A competição é exacerbada As feiras de vinhos costumam apresentar 5.000 rótulos de todas as regiões, com produtos vitivinícolas promovidos por varejistas, comerciantes de vinhos e vendedores online. Num contexto de condições econômicas incertas na Europa, o grande distribuidor foca sua atividade em grandes volumes e tem como arma nesta guerra implacável, a estratégia de descontos, sem a menor fidelidade ao produtor de vinhos.
Para Richard Bosquet, do Grupo Carrefour, o foco é atingir um público muito amplo através de 120 hipermercados, 1.000 supermercados e 3.000 lojas de conveniência distribuídos pela França. Esta é a principal diferença na opinião dele, entre a atividade de um cavista e a dele em especial. E o ponto que o aproxima ao cavista, é toda a atenção dedicada ao produto que vendem.
Para o cavista Dominique Fenouil a diferença é que a atividade é própria de um artesão. O conceito é estar o mais perto possível do cliente. Têm toda a atenção com a vizinhança, com o quarteirão, com a comuna. Evitam se instalar em loja em galeria porque já não existe mais nenhuma noção de do bairro nestas situações. O contato humano é permanente e obriga a ter vendedores altamente qualificados, capaz de responder perguntas sobre a harmonização entre comida e vinho, ou os detalhes de um terroir específico.

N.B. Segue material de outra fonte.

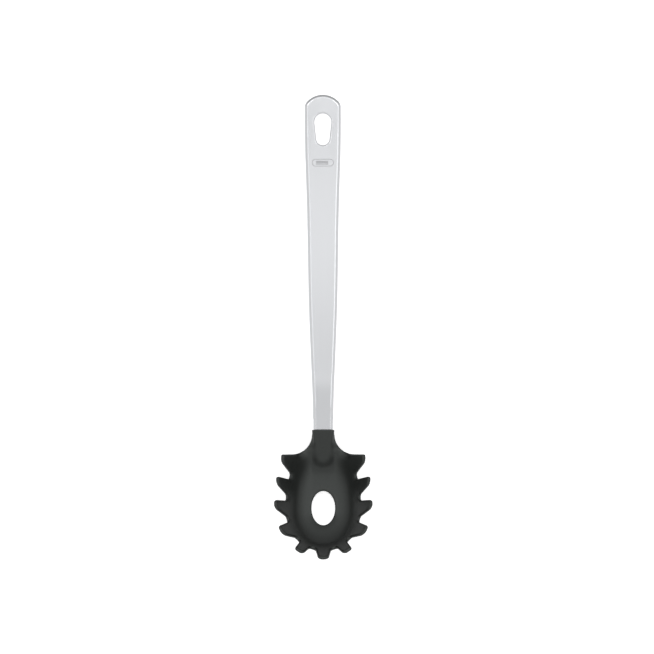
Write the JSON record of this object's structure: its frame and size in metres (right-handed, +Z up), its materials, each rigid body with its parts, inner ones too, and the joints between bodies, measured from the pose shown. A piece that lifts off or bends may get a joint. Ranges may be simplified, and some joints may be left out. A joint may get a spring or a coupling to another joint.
{
  "type": "pasta server",
  "caption": "Pronged oval bowl of dark nylon with a drain hole, on a long hollow steel handle with a hanging slot, for lifting and measuring pasta.",
  "frame": {"origin": "middle of the footprint, on the surface that the server lies on, bowl up", "axes": "+Y from the bowl to the hanging end, +Z up out of the bowl, X across"},
  "size_m": [0.068, 0.32, 0.0424],
  "materials": {
    "nylon": "fine moulded texture",
    "tang_steel": "satin",
    "front_steel": "satin",
    "back_steel": "satin"
  },
  "bodies": {
    "root": {"server_head": "nylon", "head_tang": "tang_steel", "handle_front_shell": "front_steel", "handle_back_shell": "back_steel"}
  },
  "joints": []
}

Neste cenário, as prateleiras de um cavista não terá rótulos de grande volume de produção. Mas isto não quer dizer que sua seleção terá preços inacessíveis. Pelo contrário, no afã de atender seu cliente de forma especializada e diferenciada, há rótulos para todos os gostos e bolsos. Ainda bem, que nesta batalha, haja chances tanto para Davi quanto Golias! E no final, quem ganha, são os amantes de vinho.